By July the Tunisian General Labour Union (TGLU) was calling for negotiation, and when the political parties accepted, the process was placed under the aegis of the TGLU and three other organizations, the Tunisian Confederation of Industry, Trade and Handicrafts, the Tunisian Order of Lawyers and the Tunisian Human Rights League. The lawyers and human rights activists can be considered democratization NGOs, but all four organizations are members of the broader civil society in Tunisia.
This newly- organized Quartet first developed a road map for negotiations, including resignation of the government, its replacement by an interim regime, fixed dates for elections, and an agreement to preserve national identity in the new constitution. It also set up the steps and deadlines needed for transition to a democratic government. Each political party had to agree to this roadmap in order to participate in the negotiations, and 21 parties signed up. The dialogue continued, under the aegis of the Quartet, and their active role led to the selection of a prime minister, Mehdi Jomaa, the ratification of the Constitution in January 2014, and presidential elections in December.
The Nobel Committee went out of its way to announce that the prize was for the Quartet, not for the four organizations that comprised it. When a journalist asked the Quartet about “their leader” he was pointedly told that the there was none. Thus, this political quartet resembles its musical cousin, not only because it is greater than the sum of its parts, but also because it lacks a conductor.

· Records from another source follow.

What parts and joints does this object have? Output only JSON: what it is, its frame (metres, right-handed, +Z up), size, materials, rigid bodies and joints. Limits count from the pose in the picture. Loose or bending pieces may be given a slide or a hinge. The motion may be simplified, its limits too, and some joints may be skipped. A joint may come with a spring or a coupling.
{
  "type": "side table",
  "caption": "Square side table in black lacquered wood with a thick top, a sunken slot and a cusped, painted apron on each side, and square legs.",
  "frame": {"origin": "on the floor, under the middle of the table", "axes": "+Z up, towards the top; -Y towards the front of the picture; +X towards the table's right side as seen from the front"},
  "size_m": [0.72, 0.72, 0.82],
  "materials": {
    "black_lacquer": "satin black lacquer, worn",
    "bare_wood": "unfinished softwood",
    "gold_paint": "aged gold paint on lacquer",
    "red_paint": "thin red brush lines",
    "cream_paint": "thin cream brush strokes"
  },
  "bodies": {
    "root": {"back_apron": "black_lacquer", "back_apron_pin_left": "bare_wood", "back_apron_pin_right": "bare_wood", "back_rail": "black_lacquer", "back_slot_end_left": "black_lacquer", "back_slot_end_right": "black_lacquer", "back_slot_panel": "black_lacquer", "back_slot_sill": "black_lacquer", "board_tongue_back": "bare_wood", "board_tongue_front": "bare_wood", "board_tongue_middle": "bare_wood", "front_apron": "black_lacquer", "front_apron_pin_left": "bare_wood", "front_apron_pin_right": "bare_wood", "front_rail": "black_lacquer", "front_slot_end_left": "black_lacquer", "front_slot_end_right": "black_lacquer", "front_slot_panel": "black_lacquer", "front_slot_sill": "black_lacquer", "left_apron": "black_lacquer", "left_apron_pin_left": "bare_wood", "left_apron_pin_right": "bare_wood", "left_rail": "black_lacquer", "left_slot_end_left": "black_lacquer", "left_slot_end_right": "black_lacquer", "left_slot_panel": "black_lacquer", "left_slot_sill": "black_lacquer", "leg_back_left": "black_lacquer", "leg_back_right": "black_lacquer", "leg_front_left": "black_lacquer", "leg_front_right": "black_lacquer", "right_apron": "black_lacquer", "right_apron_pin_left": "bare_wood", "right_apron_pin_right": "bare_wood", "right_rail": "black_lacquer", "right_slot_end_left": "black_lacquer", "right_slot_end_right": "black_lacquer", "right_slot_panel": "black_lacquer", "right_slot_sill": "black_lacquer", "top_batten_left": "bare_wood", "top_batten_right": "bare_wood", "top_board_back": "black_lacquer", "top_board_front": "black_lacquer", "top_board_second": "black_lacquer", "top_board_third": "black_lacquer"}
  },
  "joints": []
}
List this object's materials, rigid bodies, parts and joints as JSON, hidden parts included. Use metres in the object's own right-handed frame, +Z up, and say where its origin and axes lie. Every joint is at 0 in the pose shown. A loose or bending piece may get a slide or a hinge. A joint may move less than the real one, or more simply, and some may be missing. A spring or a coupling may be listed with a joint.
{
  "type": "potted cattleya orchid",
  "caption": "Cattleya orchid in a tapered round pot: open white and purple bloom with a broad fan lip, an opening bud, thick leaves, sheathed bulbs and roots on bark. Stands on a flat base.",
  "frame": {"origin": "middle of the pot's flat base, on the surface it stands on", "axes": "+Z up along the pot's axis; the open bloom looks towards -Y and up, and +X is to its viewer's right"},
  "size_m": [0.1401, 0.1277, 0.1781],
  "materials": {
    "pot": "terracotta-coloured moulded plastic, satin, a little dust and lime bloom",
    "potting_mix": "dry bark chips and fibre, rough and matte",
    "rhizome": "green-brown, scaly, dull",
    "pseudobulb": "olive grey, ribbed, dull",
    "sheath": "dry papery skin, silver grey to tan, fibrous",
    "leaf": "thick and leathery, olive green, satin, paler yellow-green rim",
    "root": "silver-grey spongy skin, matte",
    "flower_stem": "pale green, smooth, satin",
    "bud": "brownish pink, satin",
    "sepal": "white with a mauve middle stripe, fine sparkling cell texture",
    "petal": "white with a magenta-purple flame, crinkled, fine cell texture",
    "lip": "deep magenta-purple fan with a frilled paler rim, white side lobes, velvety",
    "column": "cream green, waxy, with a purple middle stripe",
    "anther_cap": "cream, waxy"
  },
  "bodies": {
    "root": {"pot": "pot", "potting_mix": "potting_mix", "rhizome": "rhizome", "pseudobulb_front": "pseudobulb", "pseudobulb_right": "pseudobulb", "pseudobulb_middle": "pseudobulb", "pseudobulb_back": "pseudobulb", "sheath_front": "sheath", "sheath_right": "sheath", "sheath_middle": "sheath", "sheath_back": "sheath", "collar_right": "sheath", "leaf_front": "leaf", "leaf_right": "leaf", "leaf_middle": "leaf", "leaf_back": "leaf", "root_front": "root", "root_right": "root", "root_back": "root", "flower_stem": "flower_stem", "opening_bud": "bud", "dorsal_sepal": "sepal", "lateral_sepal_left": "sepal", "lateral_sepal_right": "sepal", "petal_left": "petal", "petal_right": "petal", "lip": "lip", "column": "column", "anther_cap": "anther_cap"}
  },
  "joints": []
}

The Da Ponte String Quartet is named after Mozart’s librettist, Lorenzo Da Ponte, whose name is derived from the Italian word for bridge. In his day, Mozart’s was an exquisite, if rare, voice for equality, a bridge to the future. Today, perhaps, at least in some places, civil society, including all of its cultural riches, can help build a democratization bridge, which gives people hope, even in the absence of full-fledged democracy. Mozart, although ahead of his time politically, was a child of the European Enlightenment. Democracy activists today are its heirs and they are everywhere.